Most importantly, successive regimes since Z.A. Bhutto strove to make Pakistan a power centre in the Islamic world. It has the nuclear bomb and has emerged, as Mr. K.P.S. Gill points out, as the hub of international Islamic terrorism, mentor of Taliban and Al-Qaeda. At bottom, however, is a feudal society and bankrupt economy needing bankrolling by Saudi Arabia, America, China, all of whom have separate interests. Instability is built into such a situation.

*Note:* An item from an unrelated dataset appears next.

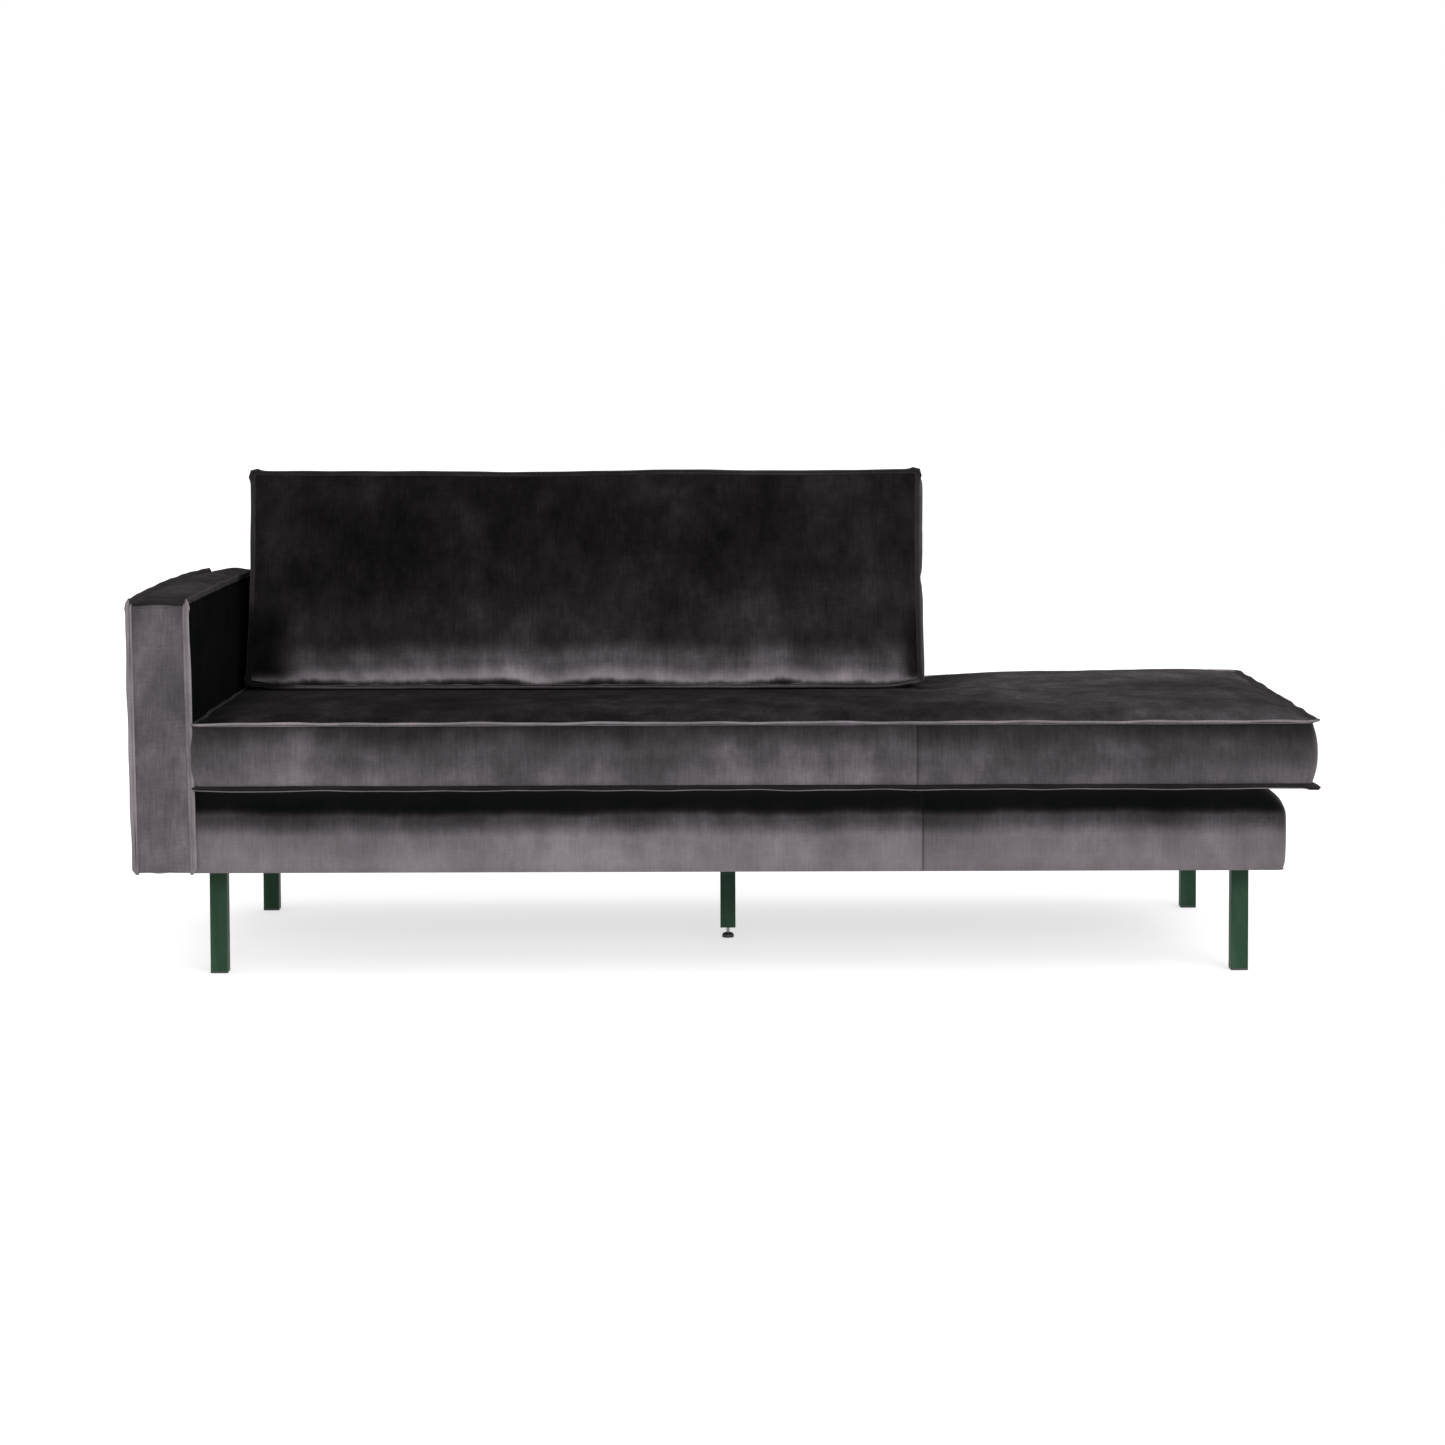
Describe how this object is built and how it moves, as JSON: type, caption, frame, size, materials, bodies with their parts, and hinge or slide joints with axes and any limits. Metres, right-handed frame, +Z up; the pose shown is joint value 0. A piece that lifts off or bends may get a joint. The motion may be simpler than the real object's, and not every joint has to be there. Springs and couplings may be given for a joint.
{
  "type": "daybed",
  "caption": "Low velvet daybed with one arm, a part-length back, a long loose seat cushion, a loose back cushion, square green steel legs and a levelling centre foot.",
  "frame": {"origin": "on the floor, under the centre of the bounding box", "axes": "+Z up, +X along the daybed from the arm to the open end, +Y from the front to the back"},
  "size_m": [2.03, 0.86, 0.8555],
  "materials": {
    "velvet": "dark warm grey velvet with a short brushed pile and a fine upright rib",
    "foam": "cut upholstery foam",
    "timber": "planed softwood",
    "board": "hardboard",
    "spring_steel": "drawn spring wire",
    "green_steel": "dark green satin powder coat",
    "plastic": "moulded black plastic",
    "zinc": "bright zinc plate",
    "lining": "black non-woven lining",
    "tape": "woven zip tape with closed coil teeth"
  },
  "bodies": {
    "root": {"arm_band": "velvet", "arm_bottom_rail": "timber", "arm_front_post": "timber", "arm_inner_foam": "foam", "arm_inner_panel": "velvet", "arm_outer_foam": "foam", "arm_outer_panel": "velvet", "arm_rear_post": "timber", "arm_top_rail": "timber", "back_board": "board", "back_cover": "velvet", "back_foam": "foam", "back_left_post": "timber", "back_right_post": "timber", "back_top_rail": "timber", "base_centre_beam": "timber", "base_cover": "velvet", "base_front_rail": "timber", "base_left_rail": "timber", "base_rear_rail": "timber", "base_right_batten": "timber", "base_right_rail": "timber", "centre_leg_insert": "plastic", "deck_foam": "foam", "dust_cover": "lining", "glide_front_left": "plastic", "glide_front_right": "plastic", "glide_rear_left": "plastic", "glide_rear_right": "plastic", "leg_centre": "green_steel", "leg_centre_bolt_front": "zinc", "leg_centre_bolt_rear": "zinc", "leg_front_left": "green_steel", "leg_front_left_bolt_front": "zinc", "leg_front_left_bolt_rear": "zinc", "leg_front_right": "green_steel", "leg_front_right_bolt_front": "zinc", "leg_front_right_bolt_rear": "zinc", "leg_rear_left": "green_steel", "leg_rear_left_bolt_front": "zinc", "leg_rear_left_bolt_rear": "zinc", "leg_rear_right": "green_steel", "leg_rear_right_bolt_front": "zinc", "leg_rear_right_bolt_rear": "zinc", "zigzag_spring_1": "spring_steel", "zigzag_spring_2": "spring_steel", "zigzag_spring_3": "spring_steel", "zigzag_spring_4": "spring_steel", "zigzag_spring_5": "spring_steel", "zigzag_spring_6": "spring_steel"},
    "seat_cushion": {"seat_core": "foam", "seat_cover": "velvet", "seat_zip": "tape"},
    "seat_zip_slider": {"seat_zip_slider": "zinc"},
    "back_cushion": {"back_cushion_core": "foam", "back_cushion_cover": "velvet", "back_cushion_zip": "tape"},
    "back_cushion_zip_slider": {"back_cushion_zip_slider": "zinc"},
    "levelling_pad": {"levelling_pad": "plastic"},
    "levelling_stem": {"levelling_stem": "zinc"}
  },
  "joints": [
    {"name": "seat_cushion_lift", "type": "slide", "parent": "root", "child": "seat_cushion", "axis": [0, 0, 1], "range_m": [0, 0.35]},
    {"name": "seat_zip_slide", "type": "slide", "parent": "seat_cushion", "child": "seat_zip_slider", "axis": [-1, 0, 0], "range_m": [0, 0.98]},
    {"name": "back_cushion_lift", "type": "slide", "parent": "seat_cushion", "child": "back_cushion", "axis": [0, 0, 1], "range_m": [0, 0.3]},
    {"name": "back_cushion_zip_slide", "type": "slide", "parent": "back_cushion", "child": "back_cushion_zip_slider", "axis": [-1, 0, 0], "range_m": [0, 0.98]},
    {"name": "foot_height", "type": "slide", "parent": "root", "child": "levelling_pad", "axis": [0, 0, 1], "range_m": [-0.015, 0.009]},
    {"name": "foot_turn", "type": "hinge", "parent": "levelling_pad", "child": "levelling_stem", "pos_m": [0.009, 0.016, 0.01], "axis": [0, 0, 1], "range_deg": [-5400, 3240]}
  ],
  "couplings": [
    {"joint": "foot_turn", "follows": "foot_height", "rad_per_m": 6283.2}
  ]
}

Pakistan’s real problem is Islam, which has taken it away from Mother India, but has not been able to weld the Mohajirs, Punjabis, Sindhis, Baluchis, Pakhtuns and Frontier tribes (much less the distant Bengalis) into a nation. Unlike the Jews and Israel, being Muslim does not make a nation; Pakistani provinces are bursting with the quest for cultural and regional identity. Yet even territorial nationalism is no answer, as Islam does not recognize boundaries, though it does seek territorial expansion. Pakistan is in a pincer; formed by rejecting dharma, its recourse to religion only intensifies sectarian feuds. Since Sindh was burning while Mr. Advani was there, one is at a loss to understand where he found evidence of the common civilizational heritage of the two countries. Even the Ashram of the guru who inspired him was burnt down in 1948. It never reopened.